The difficulty stems from the realist tradition in politics. In contrast to what is sometimes called idealism, the realist position holds that the political world is governed not by morality but by clear and calculable interests. Alliances and conflicts turn into transactions with predictable outcomes. The realist reasoning is applied most clearly and most often to international relations, but it has seeped into all political life, turning virtually every conversation into a discussion of possible outcomes.

Realism is predicated on predictability: it assumes that parties have clear interests and will act rationally to achieve them. This is rarely true anywhere, and it is patently untrue in the case of Trump. He ran a campaign unlike any in memory, has won an election unlike any in memory, and has so far appointed a cabinet unlike any in memory: racists, Islamophobes, and homophobes, many of whom have no experience relevant to their new jobs. Patterns of behavior characteristic of former presidents will not help predict Trump’s behavior. As for his own patterns, inconsistency and unreliability are among his chief characteristics….

We cannot know what political strategy, if any, can be effective in containing, rather than abetting, the threat that a Trump administration now poses to some of our most fundamental democratic principles. But we can know what is right. What separates Americans in 2016 from Europeans in the 1940s and 1950s is a little bit of historical time but a whole lot of historical knowledge….

Armed with that knowledge, or burdened with that legacy, we have a slight chance of making better choices. As Trump torpedoes into the presidency, we need to shift from realist to moral reasoning. That would mean, at minimum, thinking about the right thing to do, now and in the imaginable future. It is also a good idea to have a trusted friend capable of reminding you when you are about to lose your sense of right and wrong.

Serious Conversations, 11

“When in the Republic Thrasymachus says that justice is in the interest of the stronger, and Socrates starts to question him about this, Thrasymachus should hit Socrates over the head,” writes Robert Nozick in Philosophical Explanations.

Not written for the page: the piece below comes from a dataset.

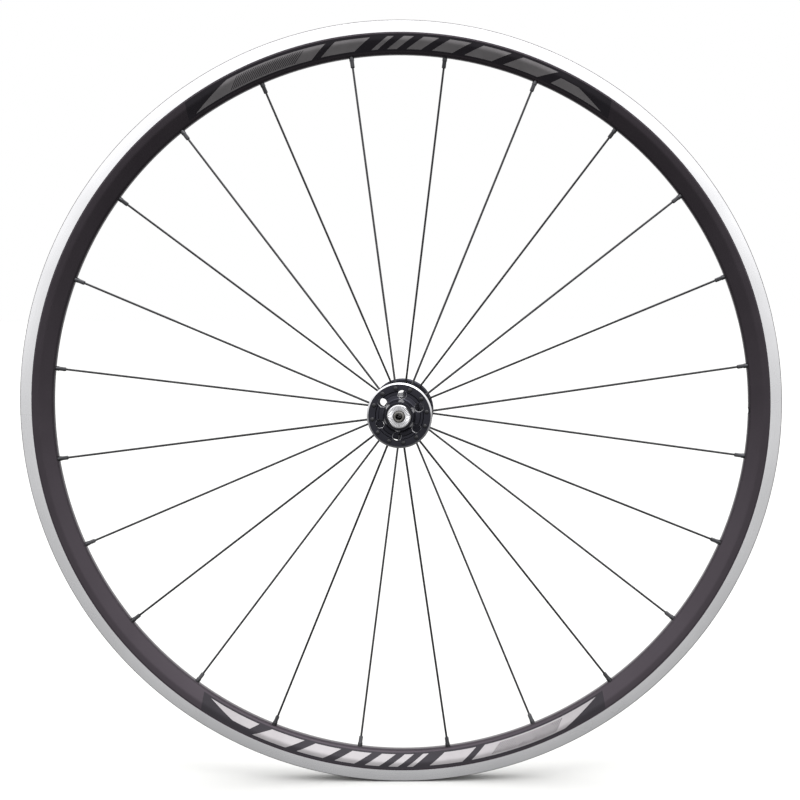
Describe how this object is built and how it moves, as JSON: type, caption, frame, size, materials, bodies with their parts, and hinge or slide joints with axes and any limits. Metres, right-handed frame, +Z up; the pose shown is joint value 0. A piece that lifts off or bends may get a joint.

He concedes too much when he enters an activity, discussion, that assumes that there is some mark of correctness and rightness other than (and superior to) strength. Similarly, there are norms of discussion that Thrasymachus draws upon — for instance, that anyone’s objection put seriously and sincerely ought to be replied to — and these norms, too, are incompatible with the position he states. Must the stronger also reply to an objection, if it is not in his interest?

Nozick returns to Thrasymachus’ surrender in his discussion of moral dialogue:

When someone raises a moral objection to something we are doing or planning, we feel we owe him an answer, a moral answer. It will not do simply to hit him on the head or to shrug our shoulders. An ethical egoist would reply only if he thought doing so was in his own interest; we feel we have to respond with moral reasons. (However, we do not have to expend our life’s savings to track down the person who objected and then went off to travel in inaccessible places. We ought to respond, prima facie, although this ‘ought’ can be overridden by other considerations.) Only by responding are we treating him as a value-seeking I; the only way to respond to his requesting moral reasons or raising moral objections, the only response to it qua that, is to offer moral reasons in justification or defense of our actions, to engage, if need be, in a moral dialogue with him. (Recall our earlier remark about how Thrasymachus undercuts his own position by engaging in discussion.) To engage in moral dialogue with someone is itself a moral act, whose moral character does not lie solely in being an attempt to get at the moral truth, or in being a vehicle to change and deepen a personal relationship and thereby be a means toward resolving moral conflict. Rather, (sincere) engagement in moral dialogue is itself a moral response to the other’s basic moral characteristic [as a value-seeking I], apart from its being a means toward satisfactory accommodation with the other. It is itself responsive to him; perhaps that is why openness in moral dialogue, considering carefully and responding closely to the concerns of the other, so often is an effective means toward resolution of conflict. When each is aware that the other is responsive to his or her own (valuable) characteristics in the very act of discussion and in the course the discussion takes, then this noticing of mutual respect is itself a force for good will and the moderation of demands; the altered conditions created by the dialogue may fit different moral principles so that new solutions are appropriate.

A moral dialogue of this sort is an especially clear example of a mutual value-theoretic situation…where each participant is responsive to the other’s basic moral characteristic, is aware that the other is responsive to her own, and is responsive to the other’s responsiveness, is aware of the other’s second-level responsiveness and is responsive to it, and so on….We want to be in mutual value-theoretic situations; only then is the value in us (including our own value responsiveness) adequately answered. Hegel’s discussion of the master-slave relation elaborates how domination thwarts this; the master cannot force this responsiveness from the slave, and unless the master shows responsiveness to the slave’s basic moral characteristic (but then he could not remain his master) the slave cannot respond to that.